While Chapter 7 liquidates, Chapter 13 rearranges, as previously noted. With Chapter 13, people who own assets like a home or car won’t lose their belongings. But the process takes much longer to complete and there are debt restrictions. For instance, unsecured debts must be less than $394,725 and secured debts need to be less than $1,184,200. These limits are changed periodically to reflect adjustments in the consumer price index

Chapter 13 bankruptcy is a good option for people who already earn a regular income and plan to repay all their debt in a new, restructured way. Usually, payments are made in installments over the course of three to five years.

A Chapter 13 filing requires a person (or, in the case of a small business, a sole proprietorship) to outline their own repayment plan. Even if a plan hasn’t been approved, debtors are required to start making payments to the trustee within a month of filing for a Chapter 13 voluntary bankruptcy. All creditors need to agree to the plan ahead of time. When payments are made, they either go through the individual or through payroll deductions to make sure payments are on time.

The process is complete when a discharge releases a debtor from personal liability for most of their debt. That means creditors can’t go after people who have had a successful bankruptcy discharge, although this varies based on each person’s individual bankruptcy discharge. 

Note that there are some cases where a discharge is denied.
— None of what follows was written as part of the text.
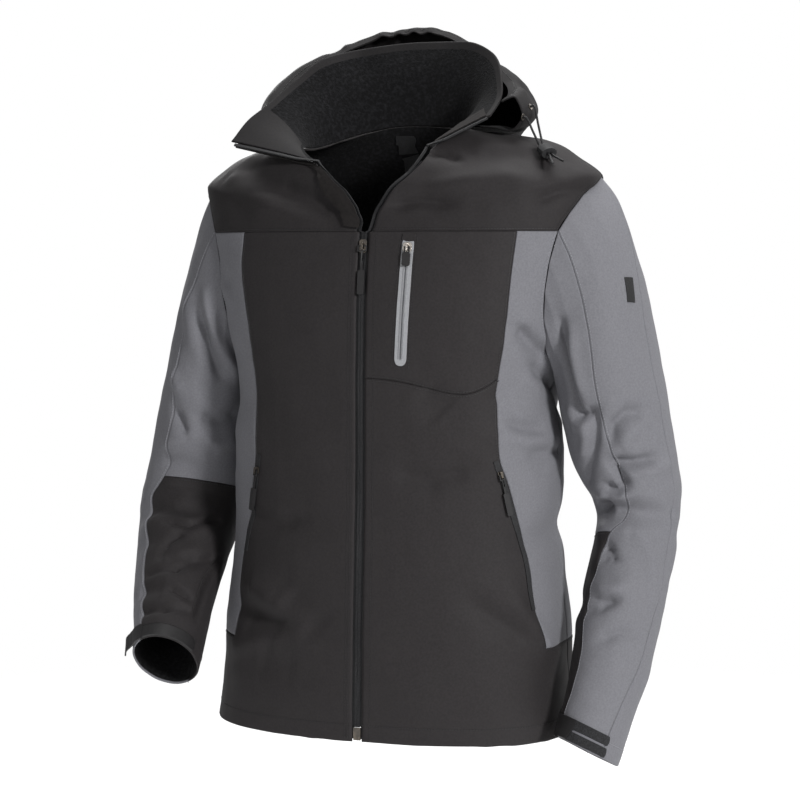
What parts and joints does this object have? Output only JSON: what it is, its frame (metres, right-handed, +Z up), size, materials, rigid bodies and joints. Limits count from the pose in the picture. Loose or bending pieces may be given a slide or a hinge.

Because the scope of Chapter 13 bankruptcy is so complex, debtors should seek legal counsel before reaching that point of the process. 

Key Takeaways

  • You can file for voluntary bankruptcy to get out of most—if not all—of your outstanding debt.
  • To qualify for voluntary bankruptcy, you’ll need to prove that you don’t earn enough money to pay for the old debt and that you’ve exhausted all of your other financial resources.
  • Your assets and outstanding debt will determine what chapter you file: Chapter 7 (liquidation) or Chapter 13 (restructure).
  • Not every bankruptcy is discharged, and you might still be on the hook for some debt that wasn’t approved for bankruptcy, like student loans.